One impossibility, or more appropriately, one downfall with imagination, regardless of its strength or direction is that it can draw all it wants and create representations and facsimiles of places that we've never been, but there's no way to adequately feel an unfamiliar place without having been there first. There's no way to get to anywhere telepathically without doing oneself all kinds of disservices. There's a reason why we say that words don't do certain things, tastes, views, people, smells or destinations justice. You had to be there. You have to be there. Whatever the tense, you've never been. The places that have most shaped the teeth and the eyes and the ears and the skin of Shearwater lead singer Jonathan Meiberg are places that we only see in encyclopedias and on television. He's fallen madly in love with these far-flung places of trees that he pictures as animated and nocturnal. These are places like the Falkland Islands, located in the South Atlantic Ocean just to the east of Argentina that are more lost world than found world. He's comfortable and goes there whenever he has the chance.

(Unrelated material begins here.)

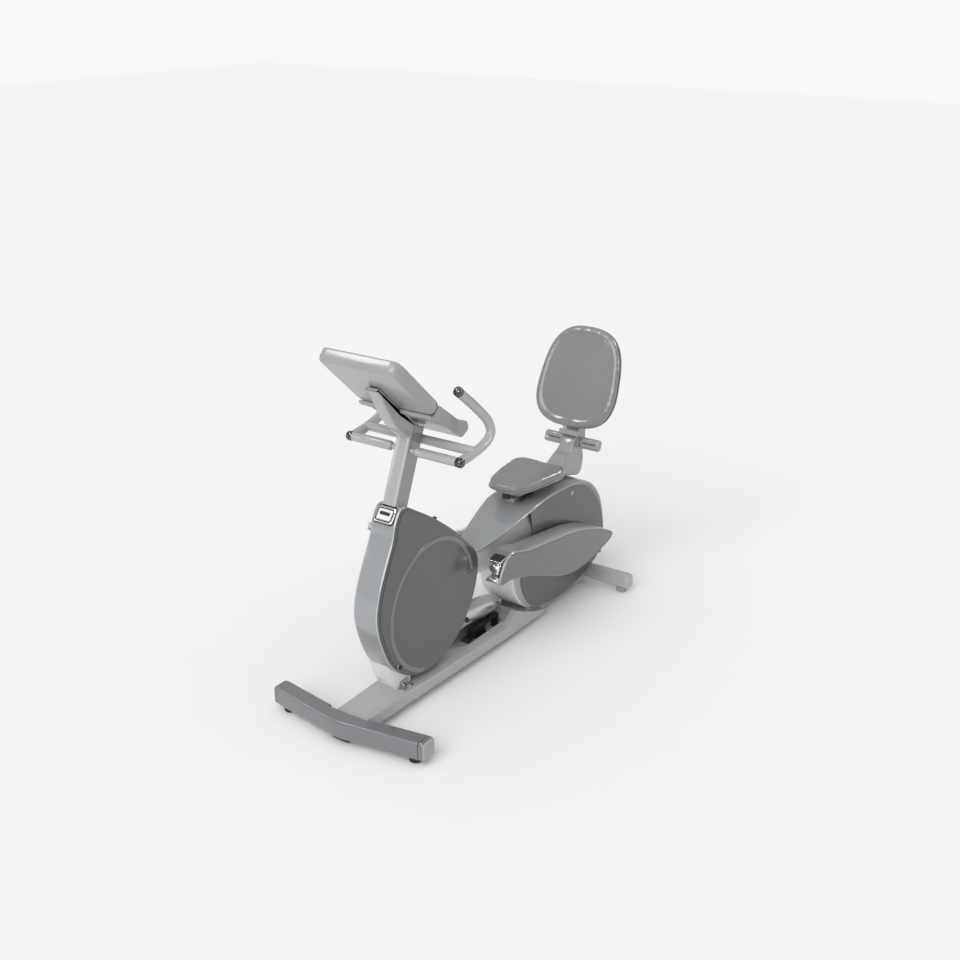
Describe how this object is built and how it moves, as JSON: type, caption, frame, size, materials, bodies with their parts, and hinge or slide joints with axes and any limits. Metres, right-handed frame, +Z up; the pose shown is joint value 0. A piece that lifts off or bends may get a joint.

It's those records and T-shirts that you buy that help send him there when he needs to get there again for a temporary fix. He studies community life at the far ends of the earth - he's been to the Arctic and worked his way over icebergs in different modes of observation. When he's in the Falklands, he's getting up at sunrise, drinking some coffee, eating some oatmeal and hiking miles and miles out into what amount to isolation booths in forests to study birds of prey. He goes mildly crazy and it's voluntary, all of it. He might even be proud of the insanity for all we can tell. This place and this walking he describes as "walking around on Mordor." Meiberg unhesitatingly takes us to this place, to this dementia on the song's from the band's latest album, Palo Santo, a potpourri of glee hidden as glum and softness hidden as bracing electricity. Somehow it feels like all of those conditions might exist out there on those two islands in the middle of the sea.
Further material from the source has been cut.